Судьбоносное и субстанциональное свойство исламского искусства заключается в том, что оно, в отличие от нашего, – результат не сложения, а вычитания. Повинуясь Корану, искусство ислама изъяло из своего репертуара человека, свело изображение к декоративному ряду и заменило действительность ее знаком.
В этой программе не зря чудится что-то знакомое и современное. Разве не то же самое стремились сделать с изобразительным искусством абстракционизм и концептуализм? Всякий запрет на пути искусства порождает альтернативную эстетику, позволяющую не просто обойти препятствие, а украсить забор и намекнуть на соблазн, за ним скрывающийся.
В залах Метрополитен зрителя встречает и провожает орнамент. Для нас узор – рама, фон, что-то необязательное, всегда вторичное, часто лишнее, иногда – преступное. Но, если изменить оптические настройки, в орнаменте можно увидеть молитву, музыку и философию. Бесконечная повторяемость элементов сплавляет в прекрасный узор все, что предлагает художнику традиция. Орнамент, как лианы, захватывает любое пространство, заполняя собой неорганизованную пустоту. Перебираясь с клинка на ткань, с керамики на стекло, с бумаги на кафель, узор достигает своей конечной цели на ковре.
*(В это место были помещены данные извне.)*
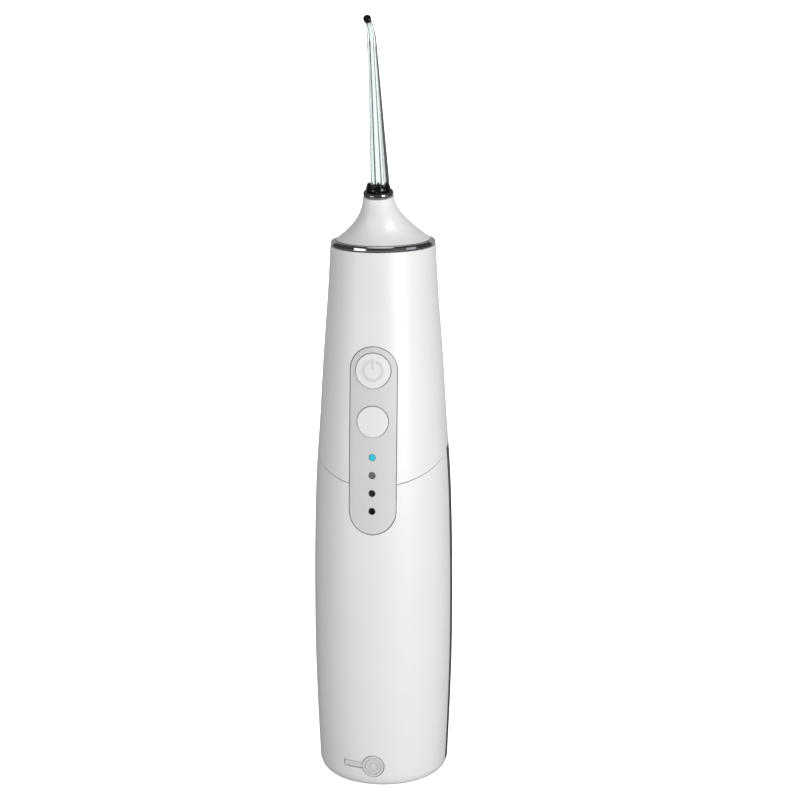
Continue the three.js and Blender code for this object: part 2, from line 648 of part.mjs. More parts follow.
const flosser = new THREE.Group();
const head = new THREE.Group();
head.position.set(0, -HEAD.forward, HEAD.z);
head.rotation.x = HEAD.lean;
flosser.add(head);

function add(name, geometry, finish, parent = flosser) {
  const mesh = new THREE.Mesh(geometry, materials[finish]);
  mesh.name = name;
  parent.add(mesh);
  return mesh;
}

// Handle
add("upper_housing", upperHousing(), "whiteShell");
add("front_housing", frontHousing(), "whiteShell");
add("neck_cover", neckCover(), "whiteShell");
const trim = add("trim_ring", trimRing(), "chrome");
trim.position.z = RING_SEAT.z;
trim.rotation.x = Math.atan(RING_SEAT.slope);

// Control panel
add("control_panel", controlPanel(), "greyPanel");
add("power_button", button(POWER_BUTTON), "silverCap");
add("mode_button", button(MODE_BUTTON), "silverCap");
add("circuit_board", box([-BOARD.halfWidth, BOARD.halfWidth], BOARD.y, BOARD.z), "board");
add("power_switch", tactSwitch(POWER_BUTTON.z), "black");
add("mode_switch", tactSwitch(MODE_BUTTON.z), "black");
ledHeights().forEach((z, i) => {
  add(`led_lens_${i + 1}`, ledLens(z), i === 0 ? "litLens" : "darkLens");
});

// Charging port
add("charge_plug", chargePlug(), "greyRubber");
add("charging_jack", chargingJack(), "black");

// Battery
add("battery_cell", turned([
  [0, CELL.bottom], [CELL.radius, CELL.bottom], [CELL.radius, CELL.top], [2.8, CELL.top], [2.8, CELL.top + 1],
  [0, CELL.top + 1]], 24).translate(0, CELL.y, 0), "cellWrap");
add("battery_cradle", join(
  box([-8, 8], [-6.9, -5.4], [34, 93.5]),
  box([-6, 6], [-19, -6], [34, 35.8]),
  box([-6, 6], [-19, -6], [91.7, 93.5])), "innerPlastic");
add("battery_contact_bottom", box([-3, 3], [-17.5, -11], [36.3, 37.3]), "steel");
add("battery_contact_top", box([-3, 3], [-17.5, -11], [89.6, 90.6]), "steel");

// Motor, gears and pump
add("motor_case", motorCase(), "steel");
add("motor_end_cap", upright(9.6, [133.6, 135.4], motorAt, 24), "black");
add("motor_shaft", upright(SHAFT_RADIUS, [137, 171.2], motorAt, 12), "steel");
add("motor_pinion", gear(PINION_TEETH, Math.PI / 2, SHAFT_RADIUS + GAP, [166.8, 170.4], motorAt), "steel");
add("gear_plate", gearPlate(), "innerPlastic");
add("gear_axle", upright(AXLE_RADIUS, [164.9, CRANK.top - 0.2], gearAt, 12), "steel");
add("crank_gear", gear(GEAR_TEETH, Math.PI / 2 + Math.PI / GEAR_TEETH, AXLE_RADIUS + GAP, GEAR_Z, gearAt), "innerPlastic");
add("crank_pin", crankPin(), "steel");
MOTOR_SCREWS.forEach((at, i) => add(`motor_screw_${i + 1}`, screwAt(at, 5), "steel"));
PLATE_SCREWS.forEach((at, i) => add(`plate_screw_${i + 1}`, screwAt(at, 7), "steel"));
add("pump_cylinder", pumpCylinder(), "innerPlastic");
add("inlet_valve", alongX(1.1, [-7.1, -5.5], [PORT_Y, PUMP.z], 8), "sealRubber");
add("outlet_valve", upright(1.1, [PUMP.z + 5.3, PUMP.z + 6.9], [0, PORT_Y], 8), "sealRubber");
add("piston", piston(), "innerPlastic");
add("piston_yoke", yoke(), "innerPlastic");
add("piston_seal", ring(3.5, 0.38).rotateX(Math.PI / 2).translate(0, -8, PUMP.z), "sealRubber");
add("inlet_hose", hose(HOSE_ROUTE, 1.8, 1.0, 20), "hose");
add("outlet_hose", hose(OUTLET_ROUTE, 2.0, 1.0, 8), "hose");
Object.entries(LEADS).forEach(([name, route]) => add(name, hose(route, 0.7, 0, 10, 3), "wire"));
add("suction_spigot", cut(
  join(alongY(2.0, [-9.2, 3.6], [0, SPIGOT_Z]), alongY(4, [-7, -5.4], [0, SPIGOT_Z])),
  alongY(1.0, [-20, 10], [0, SPIGOT_Z], 10)), "innerPlastic");

// Tank
add("tank_cup", tankCup(), "smoked");
add("tank_upper_half", tankUpperHalf(), "smoked");
add("tank_seal", tankSeal(), "sealRubber");
add("filler_flap", fillerFlap(), "smoked");
add("filler_hinge_pin", alongX(0.5, [-4.7, 4.7], [hingeY(), FLAP.hingeZ], 10), "steel");
add("suction_elbow", suctionElbow(), "innerPlastic");
add("suction_tube", hose([[0, 2.2, 107.2], [0, 2.2, 60], [0, 2.2, 9.4]], 1.8, 1.0, 2), "hose");
add("suction_filter", cut(upright(3.4, [5, 9.1], [0, 2.2], 14), upright(1.2, [7, 12], [0, 2.2], 8)), "sealRubber");
add("tank_port_seal", ring(2.9, 0.4).rotateX(Math.PI / 2).translate(0, -2.4, SPIGOT_Z), "sealRubber");

// Head
add("nozzle_socket", nozzleSocket(), "innerPlastic", head);
add("swivel_collar", swivelCollar(), "chrome", head);
add("nozzle", nozzle(), "clear", head);
add("nozzle_ring", nozzleRing(), "black", head);
add("nozzle_seal", ring(2.6, 0.38, -6.2), "sealRubber", head);
add("orifice_cap", orificeCap(), "black", head);

export default flosser;
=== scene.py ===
# %% [markdown]
# # A cordless water flosser
# The engineering model comes first and stays as it is: it fixes every size and every moving body.
# This script lays finished surfaces over it, one real piece after another, the way a maker would:
# shells, ring, neck, panel, buttons, plug, tank, nozzle. Then it sets the finishes and the studio.

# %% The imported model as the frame
import json
import math

import bmesh
import bpy
from mathutils import Matrix, Vector


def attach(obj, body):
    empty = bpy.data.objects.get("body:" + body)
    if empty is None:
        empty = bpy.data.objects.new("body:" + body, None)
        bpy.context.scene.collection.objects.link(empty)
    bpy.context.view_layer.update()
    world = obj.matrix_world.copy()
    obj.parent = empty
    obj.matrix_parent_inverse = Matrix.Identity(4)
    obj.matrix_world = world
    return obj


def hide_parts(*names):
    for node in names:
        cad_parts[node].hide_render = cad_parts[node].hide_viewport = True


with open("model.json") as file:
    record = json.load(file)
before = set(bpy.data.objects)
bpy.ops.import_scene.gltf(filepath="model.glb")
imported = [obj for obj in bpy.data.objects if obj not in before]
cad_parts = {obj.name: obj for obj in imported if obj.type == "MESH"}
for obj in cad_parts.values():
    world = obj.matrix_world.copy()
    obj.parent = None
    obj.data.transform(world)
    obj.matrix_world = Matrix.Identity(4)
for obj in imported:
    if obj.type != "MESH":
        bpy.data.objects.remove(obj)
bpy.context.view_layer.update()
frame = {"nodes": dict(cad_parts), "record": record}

MM = 0.001
SAME_POINT, SAME_RING, ON_PLANE = 1e-6, 1e-7, 2e-6  # metres within which points count as one, or as on a plane

# %% [markdown]
# ## Camera
# The object stands upright and is seen from a little above its middle and a little to its right.
# The camera comes early, so that every later cell can be looked at through it.

# %% Camera
TARGET = Vector((6.1, 0.98, 143.25)) * MM
AZIMUTH, ELEVATION, DISTANCE, LENS = math.radians(9.085), math.radians(10.28), 0.59, 71.15
towards_camera = Vector((
    math.sin(AZIMUTH) * math.cos(ELEVATION), -math.cos(AZIMUTH) * math.cos(ELEVATION), math.sin(ELEVATION)))
camera = bpy.data.objects.new("camera", bpy.data.cameras.new("camera"))
bpy.context.collection.objects.link(camera)
camera.location = TARGET + towards_camera * DISTANCE
camera.rotation_euler = towards_camera.to_track_quat("Z", "Y").to_euler()
camera.data.lens, camera.data.sensor_width = LENS, 36
camera.data.clip_start, camera.data.clip_end = 0.01, 20
bpy.context.scene.camera = camera
print("camera at", [round(v, 3) for v in camera.location])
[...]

Эти «висящие монументы» Востока расположились в отдельных залах – по-царски. Они к этому привыкли, потому что принадлежали царям: один – Петру, другой – Габсбургам, третий – Сулейману. Непомерного размера ковры заменяют Востоку все, чем нам дороги дворцы, – драгоценный паркет Зимнего, фламандские гобелены, византийскую мозаику, ренессансные фрески. Но роскошь ковра – другая. Его нельзя рассматривать – только созерцать. Выбрав произвольный мотив, ты, как в фуге, следишь за его превращениями, упиваясь богатством переходов и фантазией метаморфоз. Мелодия нити подчиняется могучей гармонии. Вглядываясь в приключения узора, ты проникаешь в его музыкальную тайну и впадаешь в транс. В этом – умысел ковра. Портативный мотор медитации, он приглушает звуки, усыпляет бдительность и вводит в то состояние безмятежной лени, которое с завистью описывали европейские путешественники, вернувшиеся с Востока.